The shipping agent also praised the local portrail networks, although noted that some investment was probably needed in new rolling stock. Foreign investors are also said to be linked to both future road and rail infrastructure upgrades. “Rail tariffs are pitched at a reasonable level, although there are moves afoot to reduce them in certain areas. They are competitive compared with other regional rail freight providers, so cargo does move by rail. However, price, while important, is not a main generator of rail freight per se, rather this depends on the opening of new production facilities that rely on the movement of goods from the port inland,” explains the agent.

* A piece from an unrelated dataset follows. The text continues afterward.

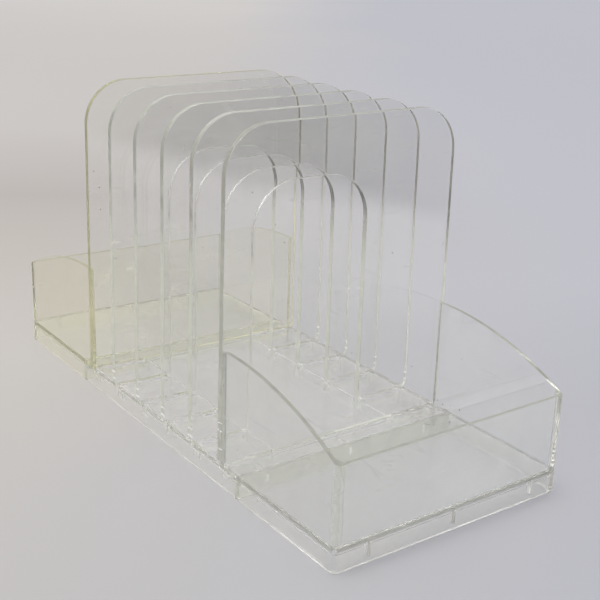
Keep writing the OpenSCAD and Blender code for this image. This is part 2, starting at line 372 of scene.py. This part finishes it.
def clear_plastic(name, kind, surface_tint, edge_colour, body_colour, body_density, film_colour):
    material = bpy.data.materials.new(name)
    material.use_nodes = True
    g = Graph(material.node_tree)
    spot = g.node("ShaderNodeTexCoord")
    where, normal = spot.outputs["Object"], spot.outputs["Normal"]
    polished = polished_plastic(g, where, normal, kind, surface_tint)

    if kind == TRAY:
        edge, painted_tone = tray_edges(g, where, normal)
    else:
        edge, painted_tone = panel_edges(g, where, normal, kind == ARCHED_PANEL)
    # The edge colour made lighter or darker by the painted light and shade.
    painted_edge_tint = g.mix_colours(painted_tone, BLACK, edge_colour)
    satin_look = {"Base Color": painted_edge_tint, "Roughness": SATIN_ROUGHNESS, "IOR": IOR}
    satin = g.node("ShaderNodeBsdfPrincipled", satin_look)
    edge = g.times(edge, g.spread(g.noise(where, *STREAKS), 0.35, 0.65, 0.8, 1.1))
    surface = g.mix_shaders(edge, polished, satin.outputs["BSDF"])

    film = g.node("ShaderNodeBsdfTranslucent", {"Color": film_colour})
    haze = g.noise(where, *HAZE, Roughness=0.65)
    filmed = g.most(g.spread(haze, 0.45, 0.75, 0.0, THIN_FILM), g.times(wipe_marks(g, where), WIPE_FILM))
    dirt = specks(g, where, *DUST_DOTS, TRAY_DUST if kind == TRAY else PANEL_DUST)
    passed = LET_THROUGH
    if kind == TRAY:
        every_skirt, shading_skirts = skirts(g, where)
        filmed = g.most(filmed, g.times(every_skirt, g.spread(haze, 0.3, 0.7, THIN_FILM, SKIRT_FILM)))
        dirt = g.most(dirt, crumbs_in_corner(g, where))
        passed = g.mix_colours(shading_skirts, LET_THROUGH, SKIRT_LETS_THROUGH)
    surface = g.mix_shaders(filmed, surface, film.outputs["BSDF"])
    dust = g.node("ShaderNodeBsdfDiffuse", {"Color": DUST})
    surface = g.mix_shaders(dirt, surface, dust.outputs["BSDF"])
    if kind != TRAY:
        levels = ARCHED_PANEL_GLINTS if kind == ARCHED_PANEL else PLAIN_PANEL_GLINTS
        # Painted glint: a white diffuse made to face up, lit like a top face, so it shows as a bright
        # spot.
        painted_glint = g.node("ShaderNodeBsdfDiffuse", {"Color": GLINT_WHITE, "Normal": (0.0, 0.0, 1.0)})
        surface = g.mix_shaders(painted_glints(g, where, levels), surface, painted_glint.outputs["BSDF"])

    ray = g.node("ShaderNodeLightPath")
    lamps = g.most(ray.outputs["Is Shadow Ray"], ray.outputs["Is Diffuse Ray"])
    open_to_light = g.node("ShaderNodeBsdfTransparent", {"Color": passed})
    both = g.mix_shaders(lamps, surface, open_to_light.outputs["BSDF"])
    body = g.node("ShaderNodeVolumeAbsorption", {"Color": body_colour, "Density": body_density})
    out = g.node("ShaderNodeOutputMaterial")
    g.tree.links.new(both, out.inputs["Surface"])
    g.tree.links.new(body.outputs["Volume"], out.inputs["Volume"])
    return material


# ---------------------------------------------------------------- pieces

# For each material slot of the record: edge colour, body colour, body density per metre, film colour.
LOOKS = {
    "clear_plastic": ((0.74, 0.76, 0.66, 1), (0.82, 0.84, 0.72, 1), 1.6, (0.94, 0.93, 0.86, 1)),
    "aged_clear_plastic": ((0.74, 0.73, 0.46, 1), (0.86, 0.84, 0.45, 1), 4.0, (0.96, 0.94, 0.76, 1)),
}
TINTS = {
    "base": (1.0, 1.0, 0.998, 1),
    "panel": (0.984, 0.986, 0.984, 1),
    "divider": (0.966, 0.968, 0.967, 1),
    "clear tray": (0.967, 0.970, 0.960, 1),
    "aged tray": (0.975, 0.972, 0.915, 1),
}
EDGE_RADIUS, WELD_WITHIN = 0.35 * MM, 0.002 * MM
FLAT_WITHIN, SHARP_FROM = math.radians(0.4), math.radians(35)


def round_edges(piece):
    """Moulded edges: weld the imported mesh, join its flat triangles, then round what is sharp."""
    weld = piece.modifiers.new("weld", "WELD")
    weld.merge_threshold = WELD_WITHIN
    flat = piece.modifiers.new("flat", "DECIMATE")
    flat.decimate_type = "DISSOLVE"
    flat.angle_limit = FLAT_WITHIN
    bevel = piece.modifiers.new("edges", "BEVEL")
    bevel.limit_method = "ANGLE"
    bevel.angle_limit = SHARP_FROM
    bevel.width = EDGE_RADIUS
    bevel.segments = 2
    bevel.harden_normals = False
    normals = piece.modifiers.new("normals", "WEIGHTED_NORMAL")
    normals.keep_sharp = False
    normals.weight = 100


def kind_and_tint(name, aged):
    if name == "centre_base":
        return TRAY, "base"
    if name.startswith("end_panel"):
        return PANEL, "panel"
    if name.startswith("arch_divider"):
        return ARCHED_PANEL, "divider"
    return TRAY, "aged tray" if aged else "clear tray"


def finish_pieces():
    slots = {p["node"]: p["material_slot"] for p in frame["record"]["subparts"]}
    made = {}
    for name, piece in NODES.items():
        slot = slots[name]
        kind, tint = kind_and_tint(name, slot.startswith("aged"))
        label = f"{slot}_{kind}_{tint}".replace(" ", "_")
        if label not in made:
            made[label] = clear_plastic(label, kind, TINTS[tint], *LOOKS[slot])
        for held in piece.material_slots:
            held.material = made[label]
        round_edges(piece)


# ---------------------------------------------------------------- floor and light

# Where along the depth range, and the paper's colour there, with painted light and shade: the warm side is
# painted as lit from the left, with a painted fold of shade, and the cool side as a bluish shade.
WARM_LIT_SIDE = (
    (0.00, (0.50, 0.485, 0.465)),
    (0.12, (0.545, 0.52, 0.49)),
    (0.20, (0.487, 0.46, 0.432)),
    (0.25, (0.450, 0.418, 0.407)),
    (0.36, (0.54, 0.52, 0.505)),
    (1.00, (0.66, 0.64, 0.63)),
)
# Painted bluish shade on the right side of the paper.
COOL_SHADED_SIDE = (
    (0.00, (0.455, 0.475, 0.545)),
    (0.10, (0.455, 0.465, 0.515)),
    (0.18, (0.50, 0.505, 0.56)),
    (0.37, (0.51, 0.52, 0.575)),
    (1.00, (0.54, 0.55, 0.61)),
)
# Directions along the floor: towards its far end and across it. Ranges along them are in metres.
AWAY, ACROSS = (-0.809, 0.588, 0.0), (0.588, 0.809, 0.0)
DEPTH_RANGE, WARM_TO_COOL = (-0.3, 2.9), (-0.26, 0.30)
PAPER_WAVES, PAPER_SHIFT = {"Scale": 2.2, "Detail": 2.0}, (0.25, 0.25, 0.25)
# Painted reflections: a light grey and a near black that only mirrored rays see in the floor.
PAINTED_REFLECTION_WHITE = (0.78, 0.78, 0.78, 1)
PAINTED_REFLECTION_BLACK = (0.03, 0.03, 0.032, 1)
# The painted reflections lie between two lines through the origin; these are the lines' normals.
SECTOR_START, SECTOR_END = (-0.242, 0.970, 0.0), (-0.788, 0.616, 0.0)
SECTOR_SOFT = 0.12
BESIDE, BEYOND = (0.804, 0.594, 0.0), (0.51, 0.86, 0.0)
BRIGHT_REFLECTION_BESIDE, DARK_REFLECTION_BESIDE, DARK_REFLECTION_BEYOND = (0.235, 0.33), (0.28, 0.34), (0.55, 0.62)
FLOOR_HALF = 6.0
FLOOR_DROP = 0.3 * MM  # keeps the floor clear of the object's underside


def floor_paper():
    """Pale paper with painted light and shade: a warm painted light on the left, a cooler painted shade on
    the right, and a soft painted fold of shade behind.

    Mirrored rays alone also see painted reflections, a bright patch and a near-black patch painted into
    the floor beside the object. A ray that passes sheets of plastic turns an even number of times, and one
    that is also mirrored an odd number.
    """
    material = bpy.data.materials.new("floor_paper")
    material.use_nodes = True
    g = Graph(material.node_tree)
    where = g.node("ShaderNodeTexCoord").outputs["Object"]
    slow = g.node("ShaderNodeTexNoise", {"Vector": where, **PAPER_WAVES}).outputs["Color"]
    shift = g.node("ShaderNodeVectorMath", {0: slow, 1: (0.5, 0.5, 0.5)}, operation="SUBTRACT")
    moved = {0: shift.outputs["Vector"], 1: PAPER_SHIFT, 2: where}
    spot = g.node("ShaderNodeVectorMath", moved, operation="MULTIPLY_ADD").outputs["Vector"]
    depth = g.spread(g.along(spot, AWAY), *DEPTH_RANGE)
    side = g.node(
        "ShaderNodeMapRange",
        {"Value": g.along(spot, ACROSS), "From Min": WARM_TO_COOL[0], "From Max": WARM_TO_COOL[1]},
        interpolation_type="SMOOTHSTEP",
    )
    # The paper's colour carries painted light and shade, warm and lit on the left, cool and shaded on the
    # right.
    paper = g.mix_colours(side.outputs["Result"], g.ramp(depth, WARM_LIT_SIDE), g.ramp(depth, COOL_SHADED_SIDE))

    ray = g.node("ShaderNodeLightPath")
    odd = g.math("GREATER_THAN", g.math("MODULO", ray.outputs["Ray Depth"], 2.0), 0.5)
    past_start = g.spread(g.along(where, SECTOR_START), -SECTOR_SOFT, 0.0)
    before_end = g.spread(g.along(where, SECTOR_END), 0.0, SECTOR_SOFT, 1.0, 0.0)
    mirrored = g.times(ray.outputs["Is Glossy Ray"], odd, past_start, before_end)
    beside, beyond = g.along(where, BESIDE), g.along(where, BEYOND)
    # Painted reflections for the plastic to mirror: a bright patch and a near-black patch.
    painted_bright_reflection = g.times(mirrored, g.spread(beside, *BRIGHT_REFLECTION_BESIDE))
    painted_dark_reflection = g.times(mirrored, g.spread(beyond, *DARK_REFLECTION_BEYOND), g.spread(beside, *DARK_REFLECTION_BESIDE))
    colour = g.mix_colours(painted_dark_reflection, g.mix_colours(painted_bright_reflection, paper, PAINTED_REFLECTION_WHITE), PAINTED_REFLECTION_BLACK)
    surface = g.node("ShaderNodeBsdfPrincipled", {"Base Color": colour, "Roughness": 0.9})
    out = g.node("ShaderNodeOutputMaterial")
    g.tree.links.new(surface.outputs["BSDF"], out.inputs["Surface"])
    return material


def make_floor():
    mesh = bpy.data.meshes.new("floor")
    half = FLOOR_HALF
    corners = [(-half, -half, 0), (half, -half, 0), (half, half, 0), (-half, half, 0)]
    mesh.from_pydata(corners, [], [(0, 1, 2, 3)])
    floor = bpy.data.objects.new("floor", mesh)
    bpy.context.scene.collection.objects.link(floor)
    floor.location.z = -FLOOR_DROP
    floor.data.materials.append(floor_paper())


def area_light(name, place, target, size, power, colour):
    lamp = bpy.data.lights.new(name, "AREA")
    lamp.shape = "DISK"
    lamp.size = size
    lamp.energy = power
    lamp.color = colour
    held = bpy.data.objects.new(name, lamp)
    bpy.context.scene.collection.objects.link(held)
    held.location = place
    held.rotation_mode = "QUATERNION"
    held.rotation_quaternion = (Vector(target) - Vector(place)).to_track_quat("-Z", "Y")


SKY_COLOUR = (1.0, 0.99, 0.985, 1)
SKY_HEIGHTS, SKY_LEVELS = (0.05, 0.9), (0.52, 1.1)


def make_light():
    """A pale room that is lighter overhead, and one large soft lamp on the left."""
    world = bpy.data.worlds.new("studio")
    bpy.context.scene.world = world
    world.use_nodes = True
    g = Graph(world.node_tree)
    height = g.parts(g.node("ShaderNodeTexCoord").outputs["Generated"])[2]
    level = g.spread(height, *SKY_HEIGHTS, *SKY_LEVELS)
    sky = g.node("ShaderNodeBackground", {"Color": SKY_COLOUR, "Strength": level})
    out = g.node("ShaderNodeOutputWorld")
    g.tree.links.new(sky.outputs["Background"], out.inputs["Surface"])
    area_light(
        "window",
        place=(-0.9, -1.1, 1.3),
        target=(0, 0, 0.05),
        size=0.9,
        power=9.0,
        colour=(1.0, 0.985, 0.96),
    )


BOUNCES, TRANSPARENT_BOUNCES = 160, 64


def set_colours():
    """Plain colours, and enough bounces for light caught inside the plastic to get out again."""
    scene = bpy.context.scene
    scene.view_settings.view_transform = "Standard"
    scene.view_settings.look = "None"
    scene.cycles.max_bounces = BOUNCES
    scene.cycles.transmission_bounces = BOUNCES
    scene.cycles.glossy_bounces = BOUNCES
    scene.cycles.transparent_max_bounces = TRANSPARENT_BOUNCES


make_camera()
finish_pieces()
make_floor()
make_light()
set_colours()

Significantly, he identifies road haulage companies in Austria, Bulgaria and Turkey as the main competition to Georgia’s maritime trade with the Caucasus and Central Asia. “They can transport goods more cheaply than the shipping lines even over very long distances. It is much cheaper, for example, to send cargo from Istanbul to Georgia by road than it ever would be by sea,” he comments, noting that haulage rates out of Istanbul have been cheaper than is currently the case.

Big improvements have also been made in the last couple of years to the country’s customs service to bring cargo clearance in line with modern requirements. “It’s no longer quite as bad as it was, but it never did quite deserve the reputation it once had. It isn’t any easier here than anywhere else, but at the same time it’s not any more difficult than it is further east.” However, the shipping agent stresses that this does not impact directly on the shipping lines, whose decisions on whether to call or not are predicated on whether they can turn a profit or not.

Security has also improved over recent years, although the shipping agent says that it had never been as bad on the ground as some people had claimed. “Security issues do remain, but they are no better or worse than those found in other Black Sea states.”